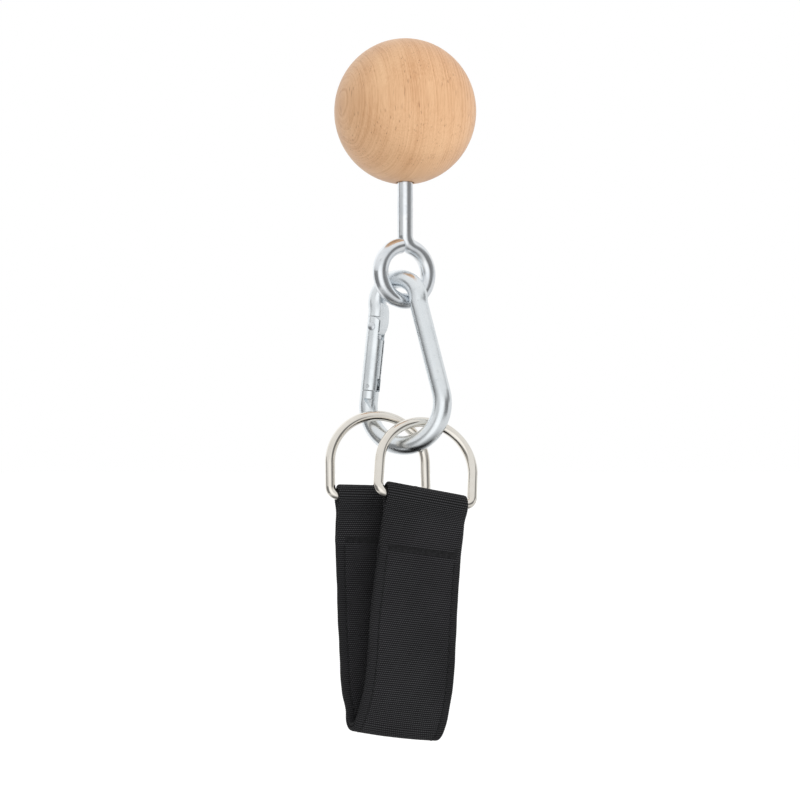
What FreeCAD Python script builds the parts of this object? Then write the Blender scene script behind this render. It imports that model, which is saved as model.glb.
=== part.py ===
import FreeCAD, Part
import math
import os
from FreeCAD import Vector as V

# Suspension ball grip: wooden ball on a bent eye bolt, steel snap hook with a
# sprung gate, and a webbing sling hung from two D rings.
# Millimetres, origin at the centre of the ball, +Z up, -Y is the front.
# Bent bars and the hook are drawn in their own XZ plane and then placed.

os.makedirs("parts", exist_ok=True)

X_AXIS, Y_AXIS, Z_AXIS = V(1, 0, 0), V(0, 1, 0), V(0, 0, 1)


# ---------------------------------------------------------------- helpers
def placed(position, roll, yaw, lean):
    """Placement turned about Y, then Z, then X, all fixed axes, in degrees."""
    turn = (FreeCAD.Rotation(X_AXIS, lean)
            * FreeCAD.Rotation(Z_AXIS, yaw)
            * FreeCAD.Rotation(Y_AXIS, roll))
    return FreeCAD.Placement(position, turn)


def save(shape, name, place=None):
    """Place the piece if asked, mend it if it is not valid, and write its STEP file."""
    if place:
        shape.Placement = place
    if not shape.isValid():
        shape.fix(1e-4, 1e-4, 1e-4)
    if len(shape.Solids) == 1:
        shape = shape.Solids[0]
    shape.exportStep("parts/%s.step" % name)


def largest_solid(shape):
    return max(shape.Solids, key=lambda solid: solid.Volume)


def xz(x, z):
    return V(x, 0, z)


def polar(centre, radius, angle):
    """Point of the XZ plane at an angle in degrees from +X towards +Z."""
    turn = math.radians(angle)
    return centre + xz(radius * math.cos(turn), radius * math.sin(turn))


def arc(centre, radius, start, end):
    """Arc in the XZ plane between two angles, either sense."""
    angles = (start, 0.5 * (start + end), end)
    return Part.Arc(*[polar(centre, radius, angle) for angle in angles]).toShape()


def arc_through(start, middle, end):
    return Part.Arc(start, middle, end).toShape()


def sweep(edges, radius):
    """Round bar along tangent-continuous edges lying in the XZ plane."""
    first = edges[0]
    start = first.valueAt(first.FirstParameter)
    tangent = first.tangentAt(first.FirstParameter)
    shell = Part.BRepOffsetAPI.MakePipeShell(Part.Wire(edges))
    shell.setFrenetMode(False)
    shell.setBiNormalMode(Y_AXIS)
    shell.add(Part.Wire([Part.makeCircle(radius, start, tangent)]))
    shell.build()
    shell.makeSolid()
    return shell.shape()


def closed_polygon(points):
    return Part.makePolygon(points + [points[0]])


def prism(points, y0, y1):
    """Polygon in the XZ plane, extruded along Y from y0 to y1."""
    outline = closed_polygon([V(point.x, y0, point.z) for point in points])
    return Part.Face(outline).extrude(V(0, y1 - y0, 0))


def upright(radius, z, height):
    """Cylinder on the Z axis, standing on z."""
    return Part.makeCylinder(radius, height, V(0, 0, z))


def upright_cone(bottom_radius, top_radius, z, height):
    return Part.makeCone(bottom_radius, top_radius, height, V(0, 0, z))


def crossways(radius, centre, half_length=10):
    """Cylinder along Y, centred on a point of the XZ plane."""
    return Part.makeCylinder(radius, 2 * half_length, V(centre.x, -half_length, centre.z), Y_AXIS)


# ---------------------------------------------------------------- ball, plug, washer and nut
BALL_R = 40.0
BORE_R = 5.15                    # close fit on the thread of the eye bolt
COUNTERBORE_R = 11.0             # room for washer and nut
COUNTERBORE_Z = 18.0             # its floor
PLUG_RECESS_R = 12.0
PLUG_Z = 33.5                    # ledge under the plug
PLUG_PLAY = 0.03

WASHER_R, WASHER_HOLE_R, WASHER_T = 10.0, 5.25, 2.0

THREAD_R = 5.0                   # M10, plain stand-in
THREAD_Z0, THREAD_Z1 = -4.0, 32.0

NUT_Z = COUNTERBORE_Z + WASHER_T
NUT_FLATS = 17.0                 # across flats
NUT_HEX_H = 8.0
NUT_FACE_R = NUT_FLATS / 2 + 0.1             # chamfer circle on the end faces
NUT_CONE_R = NUT_FACE_R + NUT_HEX_H * 1.7    # wide end of the chamfering cones
COLLAR_R0, COLLAR_R1, COLLAR_H = 7.8, 7.2, 2.0
INSERT_R, INSERT_H = 6.3, 2.4
INSERT_Z = NUT_Z + 7.0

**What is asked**
Restate the first line and every line after it, word for word, stopping once the line with "from FreeCAD import Vector as V" is done.

**Task result**
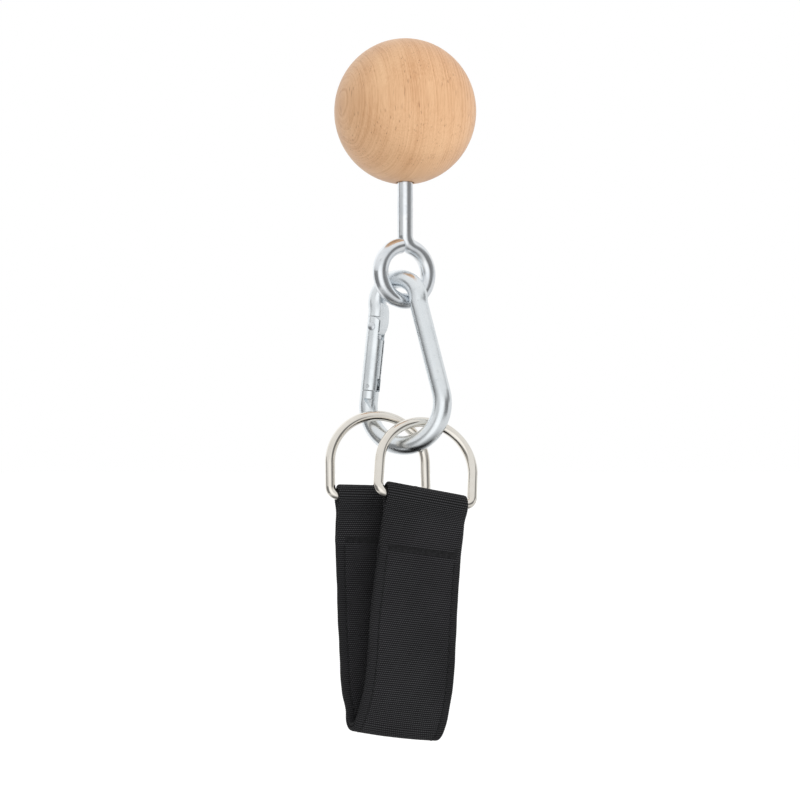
What FreeCAD Python script builds the parts of this object? Then write the Blender scene script behind this render. It imports that model, which is saved as model.glb.
=== part.py ===
import FreeCAD, Part
import math
import os
from FreeCAD import Vector as V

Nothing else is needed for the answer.